Categories: Legal Theory and Jurisprudence Legal Profession

Instructor(s)

Komesar, Neil

Course Data

Room 5223
T 4:35pm-7:35pm

Pass/Fail: No

Course Description













      This Legal Process course is a course in
advanced legal analysis.  The course provides an analytical framework
capable of use in all areas of the law and for all the lawyers roles such as
advocate, counselor, planner, clerk, judge and legislator.  This framework
has its origins in economic analysis and, therefore, this is a course in law
and economics. (There is no need for a background in economics.  All that
you will need will be provided in the course materials and classes.)

        The framework
focuses on institutional choice and employs comparative institutional
analysis.  Put simply, the central issue of all law is who decides. The
term institutional reflects the reality that the decision of who decides is
really a decision of what decides.
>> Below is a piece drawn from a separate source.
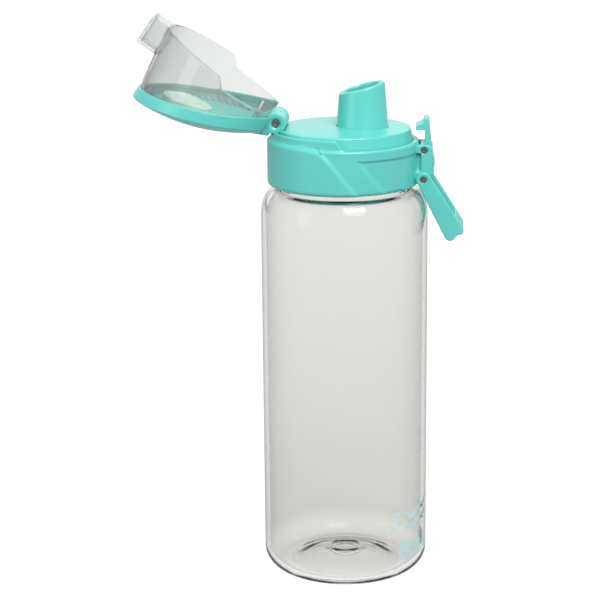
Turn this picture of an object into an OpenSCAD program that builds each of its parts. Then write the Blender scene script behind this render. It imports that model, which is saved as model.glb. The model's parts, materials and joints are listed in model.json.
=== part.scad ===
// Flip-top drinking bottle: a clear body, a screw-on lid with a slanted spout, a sprung flip
// cover with a push latch, and a carry loop. Millimetres, +Z up. The origin is the centre of
// the ring that the bottle stands on, +X points to the latch and -X to the cover's hinge.
// The cover is drawn shut and then swung to its open stop.

/* [Body] */
// Outside diameter of the body
body_d = 70; // [58:0.5:90]
// Height from the foot to the top of the shoulder
body_h = 166.6; // [130:0.2:210]
// Wall of the body
body_wall = 2; // [1.4:0.1:2.6]
// Radius of the corner between the wall and the base
base_corner_r = 8.5; // [5:0.5:11]
// Diameter of the pushed-up middle of the base
punt_d = 47; // [36:1:50]
// Height of the push-up above the foot
punt_h = 4.6; // [3:0.2:7]
// Height over which the shoulder curves in
shoulder_h = 11; // [8:0.5:15]
// How far the shoulder curves in
shoulder_in = 6; // [4:0.5:7]

/* [Neck] */
// Distance from the body's outside to the neck's outside
neck_in = 8; // [7.5:0.5:10]
// Height of the neck above the shoulder
neck_h = 18.4; // [16:0.2:24]
// Wall of the neck
neck_wall = 2.2; // [1.8:0.1:2.8]
// Rise of the thread in one turn
thread_pitch = 4; // [3.4:0.1:5]
// Turns of thread
thread_turns = 1.5; // [1:0.25:2]
// Height of the neck's thread ridge
thread_depth = 1.2; // [0.9:0.1:1.4]
// Radial gap between a ridge's crest and the wall that it faces
thread_gap = 0.4; // [0.3:0.05:0.6]

/* [Lid] */
// Gap between the shoulder and the collar
collar_gap = 1.9; // [1:0.1:3]
// Thickness of the neck gasket
gasket_t = 2; // [1.5:0.1:3]
// Wall of the threaded cap
cap_wall = 1.4; // [1.2:0.1:2]
// Wall of the collar at its middle band
collar_wall = 1.2; // [1:0.1:1.6]
// How far the raised panels stand out of the band
panel_rise = 0.9; // [0.5:0.1:1.4]
// How deep the recessed panels are
recess_depth = 0.5; // [0.3:0.1:0.7]
// Height of the step between the two rim seats
ledge_step = 4.2; // [3:0.1:6]
// Thickness of the deck
deck_t = 2; // [1.6:0.1:3]
// Rise of the deck's middle above its edge
deck_crown = 1; // [0.6:0.1:1.5]

/* [Spout] */
// Distance of the spout from the lid's axis
spout_x = 7.65; // [4:0.05:10]
// Outside radius of the spout at the deck
spout_r = 10.75; // [9:0.05:12]
// Draft of the spout's side
spout_draft = 4.4; // [2:0.1:6]
// Height of the spout on the hinge's side
spout_h_low = 14.5; // [11:0.1:18]
// Height of the spout on the latch's side
spout_h_high = 19.6; // [15:0.1:24]
// Wall of the spout
spout_wall = 2.4; // [1.8:0.1:3]

/* [Cover] */
// Angle from shut to the open stop
open_angle = 145; // [110:1:150]
// Wall of the clear dome
dome_wall = 1.4; // [1.1:0.1:2]
// How far the dome leans in by its top
dome_in = 4.9; // [3:0.1:6]
// Thickness of the cover's top plate
plate_t = 2.4; // [1.8:0.1:3]
// Depth of the top plate's rim
rim_depth = 5; // [4:0.1:6]
// Thickness of the seal's pad
seal_t = 2.6; // [2:0.1:3.5]
// Height of the cover's crown above the spout's tip
crown_over_spout = 8.7; // [7.5:0.1:12]

/* [Hinge and latch] */
// Radius of the cover's hinge pin
hinge_pin_r = 1.5; // [1.2:0.05:1.8]
// Radius of the hinge knuckles
knuckle_r = 4.4; // [3.8:0.1:5]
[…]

The alternative decision-makers are complex
processes, such as the political process, the market, and the courts, in which
the interaction of many participants shape performance.  The character of
institutional decision-making depends on the patterns of participation by
actors like consumers, producers, voters, lobbyists and litigants. 

        The analysis of
institutional choice is called comparative institutional analysis because the
analysis of the choice among decision-making alternatives necessitates the comparison
of the relative merits of these alternatives. Judges may address institutional
choice consciously or subconsciously; sophisticatedly or simply; well or
poorly.  But they do and must address the issue. Therefore, the able
advocate and analyst must understand this central issue. The materials for this
course will be cases and commentary from property, torts, constitutional law,
civil procedure, land use, contracts and administrative law.  This is a
limited enrollment course and there will be a conventional exam.